Moreover, China has withheld information requested by U.N. bodies that monitor issues like torture, treatment of the disabled and children’s rights, and has tried to stop the filming and online posting of their proceedings, Human Rights Watch said. The report also accused China of using its position on a U.N. committee that accredits nongovernment organizations to obstruct applications by civil society groups.
Individual measures by China could be passed over as unremarkable, Roth said, “but when you put it all together, what it represents is a frontal assault on the U.N. human rights system.”
Human Rights Watch delivered a copy of its report to China but received no substantive response, he said.
A spokesman for China’s foreign ministry, Geng Shuang, told reporters in Beijing that China played an active role in the United Nations’ human rights work. He called the report’s accusations “groundless.”
“We urge the relevant organization to remove their tinted lenses and objectively and justly view China’s human rights development,” Geng said.
The effect of China’s behavior on human rights is like “death by a thousand cuts,” Roth said, but he also pointed to the dangers of “a thousand acts of acquiescence” by the U.N. and states that support human rights.
Human Rights Watch presented a copy of its report to U.N. Secretary-General Antonio Guterres, Roth said, but Guterres’ response did not mention China by name.
“That illustrates what needs to change,” Roth said.
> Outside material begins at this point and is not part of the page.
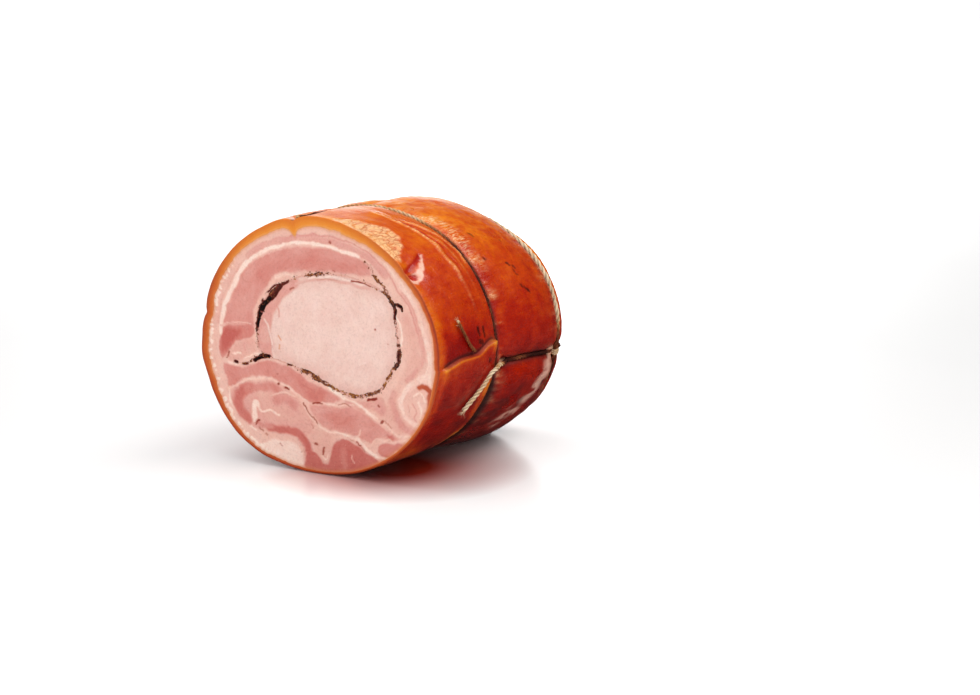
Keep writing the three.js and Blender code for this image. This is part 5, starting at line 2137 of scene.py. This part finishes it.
def make_floor():
    """A glossy white floor. Near the roll it is painted dark red, a painted shadow and reflection of the
    roll, less and less with the distance from FLOOR_SHADE's middle. Far from it, it glows a little, so
    that it stays as white as the background."""
    finish = Finish("white_floor", Specular_IOR_Level=0.5, Emission_Strength=0.35)
    uneven = finish.noise(400, 1)
    white = finish.mix(uneven, (0.95, 0.94, 0.94, 1), (0.96, 0.96, 0.96, 1))
    away = finish.vector("SUBTRACT", finish.places, FLOOR_SHADE["middle"])
    away = finish.vector("MULTIPLY", away, tuple(1 / size for size in FLOOR_SHADE["size"]))
    # The painted shadow and dark red reflection of the roll on the floor
    stain = (1.75 - finish.length(away)) * 0.75
    far = (finish.length(finish.places) - 0.45) * 0.8
    finish.set(
        Base_Color=finish.tinted(white, stain, 172, 48, 30),
        Roughness=0.17 + 0.06 * uneven,
        Emission_Color=finish.mix(far, (0, 0, 0, 1), (1, 1, 1, 1)),
    )


# The pieces


def add_pieces():
    """Every piece: its surfaces, its finish, the node that it stands for, and its slot."""
    pieces = {
        "rind": ([rind_surface()], "browned_rind", "belly", "rind"),
        "belly_meat": ([belly_surface()], "cut_belly", "belly", "belly_meat"),
        "loin_meat": ([loin_surface()], "cut_loin", "loin", "loin_meat"),
        "herb_layer": (herb_layer(), "cooked_herbs", "herb_filling", "herbs"),
        "twine_round_middle": (middle_ring(), "butchers_twine", "twine_middle_ring", "twine"),
        "twine_round_end": (end_ring(), "butchers_twine", "twine_end_ring", "twine"),
        "twine_along_top": (over_top(), "butchers_twine", "twine_over_top", "twine"),
        "twine_along_sides": (round_side(), "butchers_twine", "twine_round_side", "twine"),
        "twine_thin_end": (thin_tail(), "butchers_twine", "twine_thin_tail", "twine"),
    }
    for name, (surfaces, finish, node, slot) in pieces.items():
        piece = mesh_piece(name, surfaces, finish)
        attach(piece, "root")
        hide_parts(node)


# The floor, the light and the camera


def add_floor():
    """A round white floor, at the foot of the part's box: two rings of faces and a middle one."""
    turns = np.linspace(0, 2 * np.pi, FLOOR_SIDES + 1)[:-1]
    circle = np.stack([np.cos(turns), np.sin(turns), 0 * turns], -1)
    places = np.concatenate([radius * circle for radius in FLOOR_RINGS])
    corners = np.arange(FLOOR_SIDES)
    ahead = (corners + 1) % FLOOR_SIDES
    ring = np.stack([corners, ahead, ahead + FLOOR_SIDES, corners + FLOOR_SIDES], -1)
    middle = corners + 2 * FLOOR_SIDES
    faces = [*ring.tolist(), *(ring + FLOOR_SIDES).tolist(), middle.tolist()]
    mesh = bpy.data.meshes.new("floor")
    mesh.from_pydata(places.tolist(), [], faces)
    mesh.update()
    mesh.materials.append(bpy.data.materials["white_floor"])
    floor = bpy.data.objects.new("floor", mesh)
    floor.visible_glossy = False
    bpy.context.scene.collection.objects.link(floor)


def add_sun(name, from_direction, strength, spread, tint):
    """A distant soft light: its direction, its strength, and how wide it is in degrees."""
    data = bpy.data.lights.new(name, "SUN")
    data.energy = strength
    data.angle = math.radians(spread)
    data.color = tint
    light = bpy.data.objects.new(name, data)
    light.rotation_mode = "QUATERNION"
    light.rotation_quaternion = Vector(from_direction).to_track_quat("Z", "Y")
    bpy.context.scene.collection.objects.link(light)


def add_world():
    """Soft light, brightest from the front and above, behind a white background. It goes by how
    far a direction leans towards LIGHT_LEAN: the dot product of the two. Shiny surfaces mirror a
    dark room with one bright side instead, towards MIRRORED_LEAN."""
    world = bpy.data.worlds.new("studio")
    nodes = Nodes(world)
    places = nodes.node("ShaderNodeTexCoord", {}, {}).outputs["Generated"]
    path = nodes.node("ShaderNodeLightPath", {}, {})

    def leaning(direction, light):
        inputs = {0: places, 1: direction}
        lean = nodes.node("ShaderNodeVectorMath", {"operation": "DOT_PRODUCT"}, inputs)
        stops = [(position, (amount, amount, amount, 1)) for position, amount in light]
        ramp = nodes.node("ShaderNodeValToRGB", {"stops": stops}, {0: lean.outputs["Value"]})
        return ramp.outputs[0]

    def chosen(ray, usual, instead):
        inputs = {0: path.outputs[ray], 6: usual, 7: instead}
        return nodes.node("ShaderNodeMix", {"data_type": "RGBA"}, inputs).outputs[2]

    all_round = leaning(LIGHT_LEAN, WORLD_LIGHT)
    mirrored = chosen("Is Glossy Ray", all_round, leaning(MIRRORED_LEAN, MIRRORED_LIGHT))
    seen = chosen("Is Camera Ray", mirrored, (1, 1, 1, 1))
    background = nodes.node("ShaderNodeBackground", {}, {"Color": seen})
    nodes.node("ShaderNodeOutputWorld", {}, {"Surface": background.outputs[0]})
    bpy.context.scene.world = world


def add_camera():
    """The camera stands so that the middle of the cut face falls on its pixel: from there back
    along its view, and aside by the pixel's distance from the middle of the picture."""
    turned = math.radians(CAMERA_AZIMUTH)
    raised = math.radians(CAMERA_ELEVATION)
    forward = Vector((
        -math.sin(turned) * math.cos(raised), math.cos(turned) * math.cos(raised), -math.sin(raised),
    ))
    right = Vector((math.cos(turned), math.sin(turned), 0))
    up = right.cross(forward)
    scale = CAMERA_DISTANCE / CAMERA_FOCUS
    aside = right * (FACE_PIXEL[0] - IMAGE[0] / 2) * scale
    above = up * (IMAGE[1] / 2 - FACE_PIXEL[1]) * scale
    data = bpy.data.cameras.new("camera")
    data.sensor_width = 36
    data.lens = CAMERA_FOCUS * data.sensor_width / IMAGE[0]
    camera = bpy.data.objects.new("camera", data)
    camera.matrix_world = Matrix((
        (*right, 0), (*up, 0), (*-forward, 0), (0, 0, 0, 1),
    )).transposed()
    camera.location = Vector(CENTRE) - forward * CAMERA_DISTANCE - aside - above
    bpy.context.scene.collection.objects.link(camera)
    bpy.context.scene.camera = camera


make_meats()
make_rind()
make_twine()
make_floor()
add_pieces()
add_floor()
add_world()
for sun_name, sun in SUNS.items():
    add_sun(sun_name, *sun)
add_camera()
bpy.context.scene.view_settings.view_transform = "Standard"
A request for comment from Guterres’ office was not immediately returned.
The report cited the United Nations’ treatment of Uighur rights activist Dolkun Isa, who had received U.N. accreditation to attend meetings in its New York headquarters but was escorted off the premises by security officers without explanation.
It also cited the exceptional treatment that the U.N. accorded President Xi Jinping of China when he visited its Geneva headquarters in January: It sent home many staff members early, refused access to nongovernment organizations and granted access to only a handful of journalists.
Its handling of the occasion “was an utter embarrassment for the U.N.,” Roth said. “It became actively complicit in Xi Jinping’s terror of any criticism. It was an utter abandonment of the principles the U.N. should abide by. It was a shameful moment.”